The worlds most recent example of citizens taking to the streets to reclaim their government appears to be in the Ukraine. Over there a highly flawed election has resulted not only in outraged mass public reaction, but also in condemnation by international observers such as U.S. Senator Richard Lugar. The Republican senator said he did not like what he saw in that nation's presidential runoff election. We have not read any such statements from Lugar concerning our own recent elections, even though some internationals observers expressed similar sentiments.

But congressional slaves to the status quo aside, how is it that the highly flawed U.S. presidential election, replete with examples of disenfranchisement, voter suppression, miscounts, breakdowns and errors in voting machines, and seemingly endless irregularities, has yet to stir this nation?

A pro-democracy demonstration in Columbus, Ohio this past weekend, called in advance of a hard fought for recount, drew only 1,500 people. Why are the streets so quiet? Are activists waiting for the corporate media to finally report on the vote fraud in Ohio, Florida, or New Mexico? Are they waiting for the results of the recounts? Suppose those recounts are stalled in the courts long after the contested election deadlines or the meeting of the so-called Electoral College on December 13? Suppose several months from now, after various recounts have been performed and any number of vote fraud scenarios are proven, it is revealed that George W. Bush did not win the election; will the streets in the U.S. then come alive with protest then? If the present atmosphere of lethargy is any indication, such events seem frightfully unlikely. Wake up people!

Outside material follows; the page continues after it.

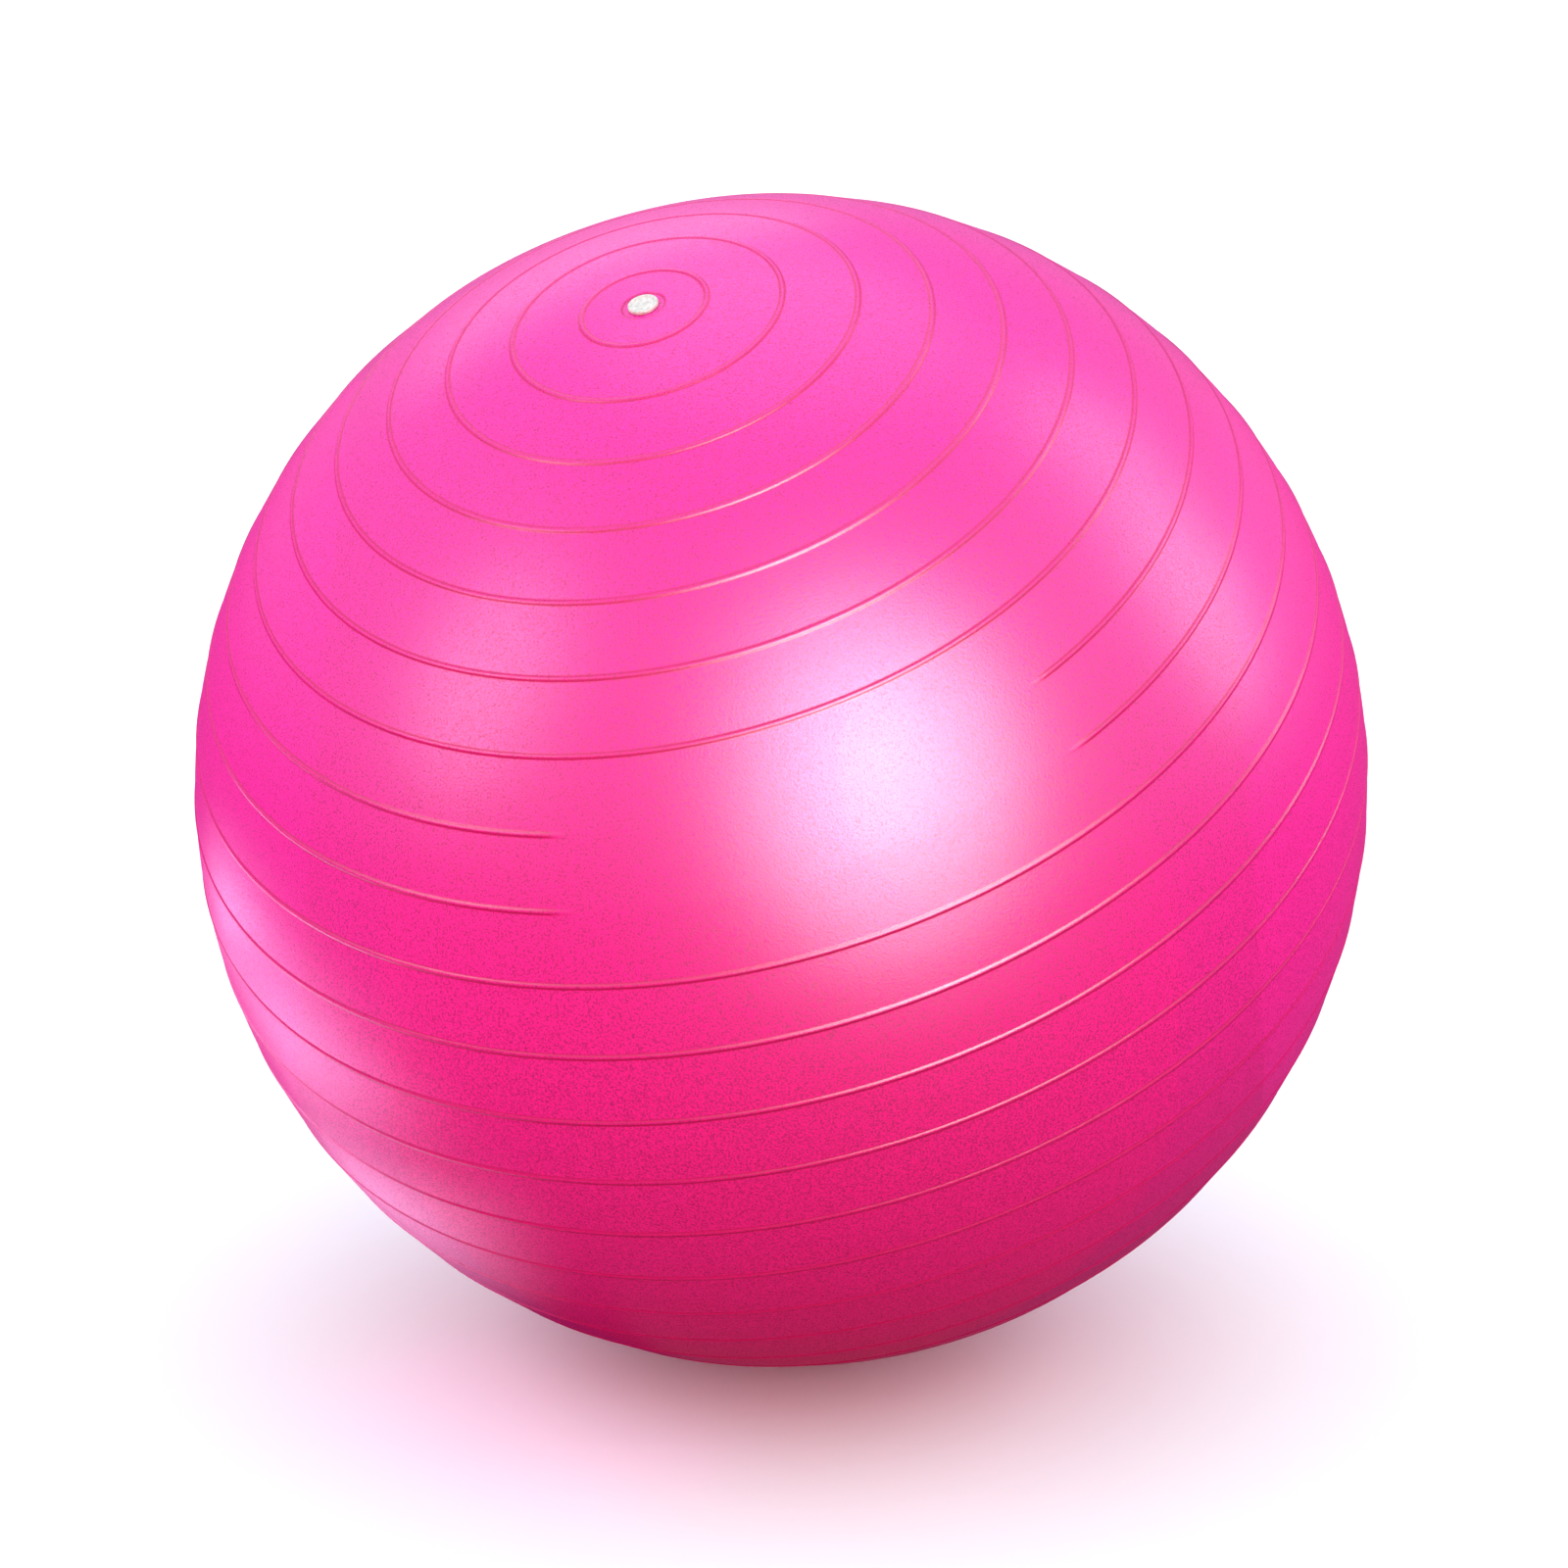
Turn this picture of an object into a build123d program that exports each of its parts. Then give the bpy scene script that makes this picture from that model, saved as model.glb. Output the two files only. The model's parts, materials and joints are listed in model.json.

In 1786 the people of Western Massachusetts rose up in protest to the disenfranchisement and inequities suffered under the rule of wealthy ruling class in Boston. Their rebellion, named after Captain Daniel Shays, shook the region and the nation. Shays Rebellion led to the creation of the U.S. Constitution, yet it remains nearly forgotten history in mainstream America today. One can only wonder if so-called progressives in this nation, not to mention the minions of the Democratic Party, have also forgotten that powerful legacy. They forget at their peril. Where are the Shaysites when we need them?